O texto carrega tantas incongruências, falhas e aspectos problemáticos que realmente se questiona o fato de ter passado por dezenas (centenas?) de olhos antes de chegar à filmagem, edição, finalização, distribuição, exibição. Costuma-se atacar a crítica de cinema que torce o nariz automaticamente às comédias populares por simples elitismo e recusa do gosto popular. Sim, este fenômeno existe. No entanto, diante de um roteiro como este, cabe a pergunta sincera a respeito do que haveria a defender. A construção transparece um amadorismo preocupante.
Flávia (Danielle Winitz) passa o tempo inteiro boicotando Mônica no concurso de miss de um resort nordestino, embora jamais a considere uma candidata séria. Por que atacaria a mulher que estima ser menos capaz de vencê-la? Por que não se revela competitiva com nenhuma outra? Gigi (Nany People) despreza a mulher gorda e faz o possível para que desista da disputa. Quando Mônica enfim retira sua participação, a organizadora afirma que “não fica bom para a imagem do concurso uma desistência”. Ora, por quê? Quem saberia disso?
Os problemas continuam. A candidata a miss seria uma celebridade escondida na Internet, embora o único indício de tal atividade dê a entender que ela meramente gerencia o perfil de terceiros nas redes sociais. A ex-colega de trabalho (Naruna Costa) surge por acaso no estacionamento, para humilhar a protagonista. Depois, irrompe no resort do outro lado do Brasil, na mesma hora de Mônica. O restaurante de Rui (Roney Villela) aparenta sofrer com problemas financeiros, jamais justificados. Trava uma competição acirrada com os estabelecimentos ao lado, nunca mostrados. Mônica se diz “extremamente competitiva”, apesar de jamais percebermos tal traço em sua construção.

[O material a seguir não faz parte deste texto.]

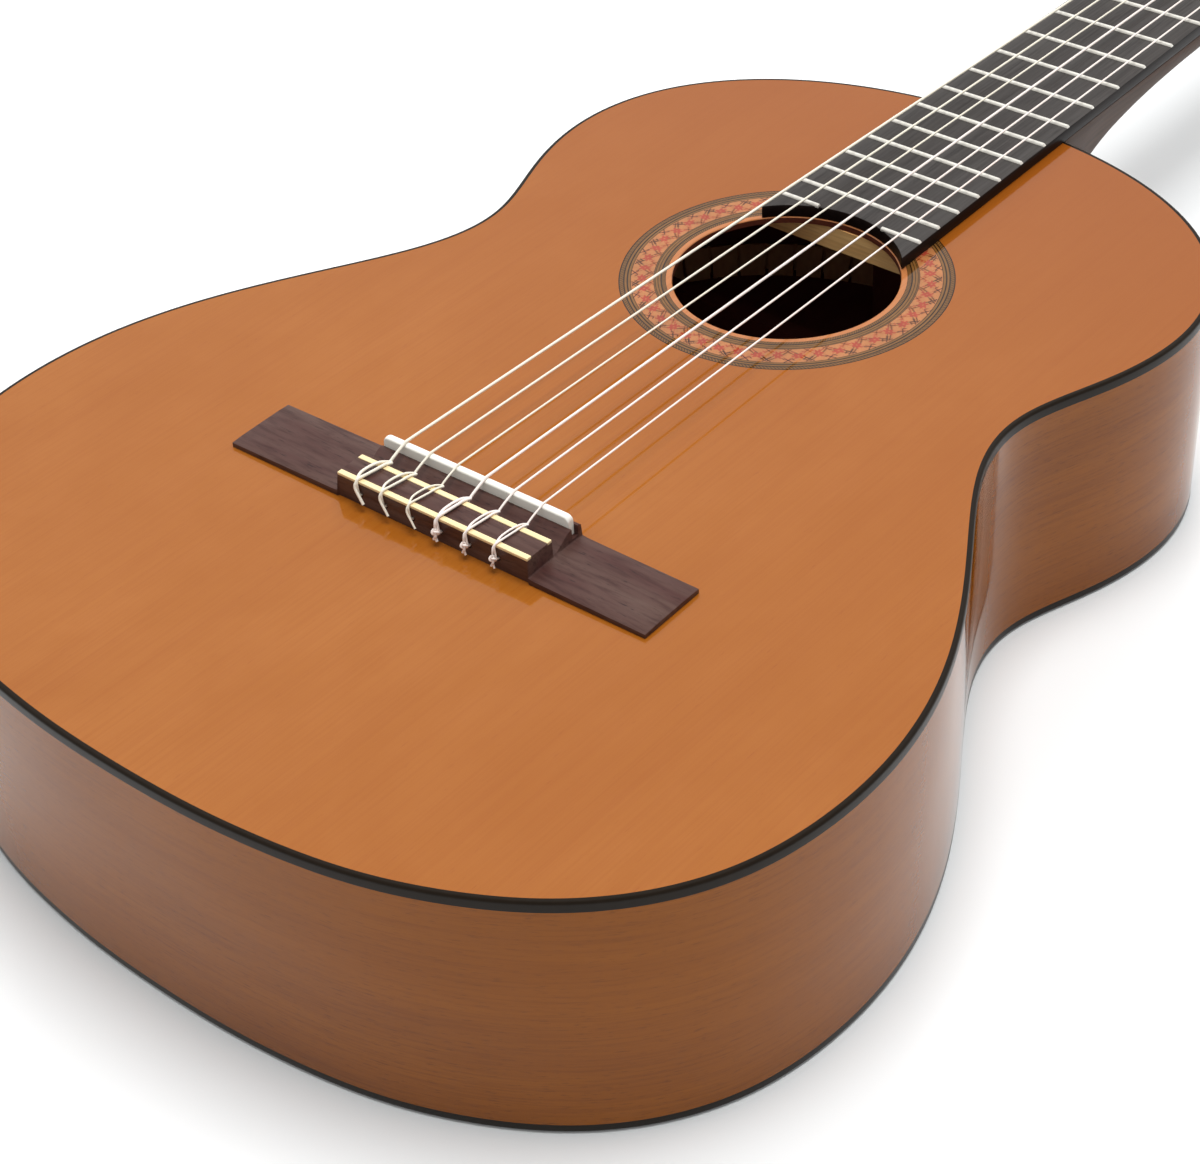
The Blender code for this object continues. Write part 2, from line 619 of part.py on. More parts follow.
# which roller takes which string, and where along the barrel it lands
ROLLER_OF = {1: (1, 0, 18.5), 2: (1, 1, 15.0), 3: (1, 2, 12.8), 4: (-1, 2, 12.8), 5: (-1, 1, 15.0), 6: (-1, 0, 18.5)}
for k in range(1, 7):
    r = STRING_R[k - 1]
    xs, xn = string_x_saddle(k), string_x_nut(k)
    zs = SADDLE_TOP + r + 0.15
    sgn, row, xb = ROLLER_OF[k]
    land = head_to_body(sgn * xb, ROLLER_S[row], ROLLER_Z + ROLLER_R + 0.2 + r)
    path = [(xs, 138.6, TIE_Z), (xs, 154.6, TIE_Z), (xs, 156.2, TIE_Z + 0.6), (xs, 162.9, zs - 1.2), (xs, 164.1, zs - 0.25),
            (xs, 165.2, zs), (xs, 167.0, zs - 0.02), (xn, NUT_Y + 0.5, STRING_Z_NUT), (xn, HEAD_Y - 1.2, STRING_Z_NUT - 0.05),
            (xn, HEAD_Y + 0.6, STRING_Z_NUT - 0.45), land]
    tube(f'string_{k}', path, r, M_NYLON if k <= 3 else M_WOUND)


# ---------------------------------------------------------------- machine heads
def machine_plate(name, sign):
    def bx(x0, x1, *rest):
        a, b = sorted((sign * x0, sign * x1))
        return box(a, b, *rest)
    zc = ROLLER_Z
    ob = build(name, *bx(PLATE_X0, PLATE_X1, 38, 142, zc - 7.6, zc + 7.6), M_PLATE, parent=HEAD)
    tabs, bores = [], []
    for s in ROLLER_S:
        sw = s + WORM_DS
        for z0, z1 in ((zc - 7.0, zc - 5.8), (zc + 5.8, zc + 7.0)):
            tabs.append(bx(PLATE_X1 - 0.5, 46.4, sw - 4.1, sw + 4.1, z0, z1))
        bores.append(rod('Z', (sign * GEAR_X, sw), 2.35, zc - 12, zc + 12, 12))
        lo, hi = sorted((sign * 30.0, sign * 40.0))
        bores.append(rod('X', (s, zc), BORE_R, lo, hi, 12))
    boolean(ob, build(f'{name}_tabs', *merged(tabs), None, parent=HEAD, cutter=True), 'UNION')
    boolean(ob, build(f'{name}_bores', *merged(bores), None, parent=HEAD, cutter=True))
    return ob


machine_plate('machine_plate_bass', -1)
machine_plate('machine_plate_treble', 1)


def roller(name, sign, s):
    """String roller turned in one with its worm gear; its axis is x."""
    n = GEAR_TEETH
    verts, faces = [], []

    def ring(x, r, per=1, radii=None):
        start = len(verts)
        if radii is None:
            for i in range(n):
                a = 2 * math.pi * (i + 0.5) / n
                verts.append((sign * x, r * math.cos(a), r * math.sin(a)))
        else:
            for i in range(n):
                for da, rr in radii:
                    a = 2 * math.pi * i / n + da
                    verts.append((sign * x, rr * math.cos(a), rr * math.sin(a)))
        return start

    def span(a, b, m):
        for i in range(m):
            j = (i + 1) % m
            faces.append((a + i, a + j, b + j, b + i))
    root, tip = GEAR_R - 1.0, GEAR_R + 0.7
    tooth = [(-0.55 / root, root), (-0.30 / tip, tip), (0.30 / tip, tip), (0.55 / root, root)]
    prof = [(4.0, SHAFT_R), (8.3, SHAFT_R), (8.3, ROLLER_R), (23.7, ROLLER_R), (23.7, SHAFT_R), (GEAR_X - GEAR_HALF_T, SHAFT_R)]
    ids = [ring(x, r) for x, r in prof]
    for a, b in zip(ids, ids[1:]):
        span(a, b, n)
    faces.append(tuple(ids[0] + i for i in range(n)))
    g0 = ring(GEAR_X - GEAR_HALF_T, 0, radii=tooth)
    g1 = ring(GEAR_X + GEAR_HALF_T, 0, radii=tooth)
    span(g0, g1, 4 * n)
    c0 = ids[-1]
    c1 = ring(GEAR_X + GEAR_HALF_T, 2.6)
    c2 = ring(GEAR_X + GEAR_HALF_T + 1.2, 2.2)
    # hub-ring point i sits half a pitch after tooth i, so each web face spans
    # from one tooth gap to the next and carries one whole tooth between them
    for hub, gear in ((c0, g0), (c1, g1)):
        for i in range(n):
            a, b = (i - 1) % n, i
            faces.append((hub + a, hub + b) + tuple(gear + 4 * i + q for q in (3, 2, 1, 0)))
            faces.append((hub + b, gear + 4 * ((i + 1) % n), gear + 4 * i + 3))
    span(c1, c2, n)
    faces.append(tuple(c2 + i for i in range(n)))
    return build(name, verts, faces, M_BARREL, parent=HEAD, loc=(0, s, ROLLER_Z))


def knob(name, sign, s):
    """Worm, its shaft and the button on the end; its axis is z."""
    n = 12
    root, crest_r = 2.0, WORM_R + 0.72
    v = (0.0, 0.36, 0.84, 1.2)
    m = 4
    K = 27                                       # steps of thread
    z0 = PITCH / 2 - 0.75 * PITCH - 0.6 - PITCH  # crest midway between two teeth at the gear
    z0 -= 0.0 if z0 + PITCH * (K / n + 1) < 5.2 else PITCH
    verts, faces, key = [], [], {}

    def vid(k, j):
        if j == m:
            return vid(k + n, 0)
        if (k, j) not in key:
            fade = min(1.0, k / 4.0, (K - k) / 4.0)
            r = root + ((crest_r - root) * max(0.0, fade) if j in (1, 2) else 0.0)
            a = 2 * math.pi * k / n
            key[(k, j)] = len(verts)
            verts.append((r * math.cos(a), r * math.sin(a), z0 + PITCH * k / n + v[j]))
        return key[(k, j)]

    def ring(z, rx, ry):
        start = len(verts)
        for i in range(n):
            a = 2 * math.pi * i / n
            verts.append((rx * math.cos(a), ry * math.sin(a), z))
        return start

    def span(a, b):
        for i in range(n):
            j = (i + 1) % n
            faces.append((a + i, a + j, b + j, b + i))
    for k in range(K):
        for j in range(m):
            faces.append((vid(k, j), vid(k + 1, j), vid(k + 1, j + 1), vid(k, j + 1)))
    low = ring(-5.45, root, root)
    high = ring(5.45, root, root)
    for k in range(n - 1):
        faces.append((low + k, low + k + 1, vid(k + 1, 0), vid(k, 0)))
    faces.append((low + n - 1, low, *[vid(0, j) for j in range(m)], vid(n, 0), vid(n - 1, 0)))
    c = K % n
    faces.append((vid(K, 0), vid(K + 1, 0), high + (c + 1) % n, high + c,
                  *[vid(K, j) for j in range(m, 0, -1)]))
    for k in range(K + 1, K + n):
        faces.append((vid(k, 0), vid(k + 1, 0), high + (k + 1) % n, high + k % n))
    up = [high] + [ring(z, r, r) for z, r in ((5.45, 1.9), (8.2, 1.9))]
    for a, b in zip(up, up[1:]):
        span(a, b)
    faces.append(tuple(up[-1] + i for i in range(n)))
    down = [low] + [ring(z, rx, ry) for z, rx, ry in
                    ((-5.45, 1.9, 1.9), (-14.6, 1.9, 1.9), (-14.6, 3.0, 3.0), (-16.4, 3.4, 3.4), (-18.6, 4.2, 7.0),
                     (-22.0, 4.5, 8.6), (-27.0, 4.4, 8.8), (-30.0, 3.6, 7.0), (-31.2, 2.2, 4.6))]
    for a, b in zip(down, down[1:]):
        span(a, b)
    faces.append(tuple(down[-1] + i for i in range(n)))
    return build(name, verts, faces, M_KNOB, parent=HEAD, loc=(sign * GEAR_X, s + WORM_DS, ROLLER_Z))


for k in range(1, 7):
    sgn, row, _ = ROLLER_OF[k]
    roller(f'string_roller_{k}', sgn, ROLLER_S[row])
    knob(f'tuning_knob_{k}', sgn, ROLLER_S[row])
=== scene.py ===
import bpy
import bmesh
import math
import numpy as np
from mathutils import Matrix, Vector


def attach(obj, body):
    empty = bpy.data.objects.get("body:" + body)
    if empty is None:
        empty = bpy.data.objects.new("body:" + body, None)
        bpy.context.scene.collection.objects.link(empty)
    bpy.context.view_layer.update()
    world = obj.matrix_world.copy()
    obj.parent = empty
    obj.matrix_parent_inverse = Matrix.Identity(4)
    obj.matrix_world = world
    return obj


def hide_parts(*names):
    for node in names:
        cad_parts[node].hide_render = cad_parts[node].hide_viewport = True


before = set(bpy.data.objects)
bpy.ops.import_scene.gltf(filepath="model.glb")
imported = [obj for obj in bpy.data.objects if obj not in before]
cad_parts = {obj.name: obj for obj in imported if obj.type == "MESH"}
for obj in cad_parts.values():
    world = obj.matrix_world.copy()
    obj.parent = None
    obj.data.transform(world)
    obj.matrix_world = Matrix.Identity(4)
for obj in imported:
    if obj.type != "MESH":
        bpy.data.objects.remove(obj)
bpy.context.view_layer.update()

# =====================================================================
# The design frame: x across (treble +), y from the tail to the head,
# z = 0 at the top face of the soundboard, millimetres.  W() takes it to
# the row frame in metres, where the flat back lies on z = 0.
# =====================================================================
PHI = math.atan2(4.0, 490.0)
CP, SP = math.cos(PHI), math.sin(PHI)


def W(p):
    p = np.asarray(p, float)
    x, y, z = p[..., 0], p[..., 1] - 245.0, p[..., 2] + 97.0
    return np.stack([x, y * CP + z * SP, -y * SP + z * CP], -1) * 0.001


def turn(v):
    v = np.asarray(v, float)
    x, y, z = v[..., 0], v[..., 1], v[..., 2]
    return np.stack([x, y * CP + z * SP, -y * SP + z * CP], -1)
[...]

Os criadores parecem não ter dedicado mais de poucos minutos a refletir sobre a história, sua lógica interna, e a maneira como refletiriam conflitos de pessoais reais, em contextos minimamente verossímeis. Certamente não seriam a propaganda risível de um cartão de crédito, nem o marketing do resort real, que atenuariam a sensação de artificialidade. A suspeita de infidelidade por parte de Mônica soa absurda; o namoro repentino da filha se faz e se desfaz num passe de mágica; o concurso se anuncia dezena de vezes, para depois ser acelerado e suprimido em elipses pela montagem. E o que dizer da tentativa de assassinato em alto mar, convertida em momento benéfico de autodescoberta?
A direção e a direção de fotografia tampouco sabem qual rumo tomar em relação ao tom cômico. Os atores principais acreditam estar num drama; mas os secundários existem dentro de uma comédia pastelão. As cenas externas são tipicamente turísticas, enquanto as internas se mostram acinzentadas, sem luz nem cor, e com dificuldade de imprimir dinamismo. Prepara-se para uma cena de dança curta, mal filmada, e para uma seleção de misses desprovida de qualquer critério ou verossimilhança. Escolhe-se a vencedora de acordo com o conhecimento de citações famosas? Oferece-se emprego de maneira repentina, graças ao desempenho de biquíni numa passarela?
De Repente, Miss exige que o espectador dedique 90 minutos de sua atenção a personagens que os próprios criadores não se esforçaram em construir, desenvolver, aprofundar. Ainda paira a impressão de que “é só comédia, é só pra rir, pra desligar o cérebro, não é pra pensar muito”, e que, portanto, justificaria fazer um filme de qualquer maneira, porque o mínimo já estaria de bom tamanho. Como é triste ver comédia feita por quem, no fundo, menospreza a comédia. Ainda se estima que o real não forneceria elementos suficientes de comicidade — razão pela qual se investe em coincidências, golpes do acaso, reviravoltas do destino, concursos absurdos em contextos improváveis.
É evidente a diferença entre um projeto de grande investimento emocional e artístico (o que inclui muitas comédias excelentes) e uma obra feita de qualquer jeito, no piloto automático, para preencher programações e vender cartões de crédito ou estimular viagens ao Nordeste. Trata-se de um projeto tão preguiçoso, desleixado e, ao mesmo tempo, tão endinheirado (vide a viagem, figurinos, atores realmente talentosos tentando imprimir alguma verdade a personagens de papel-cartão), que ele aparenta desprezar seu espectador. Uma comédia popular que existe apesar do público, contra ele.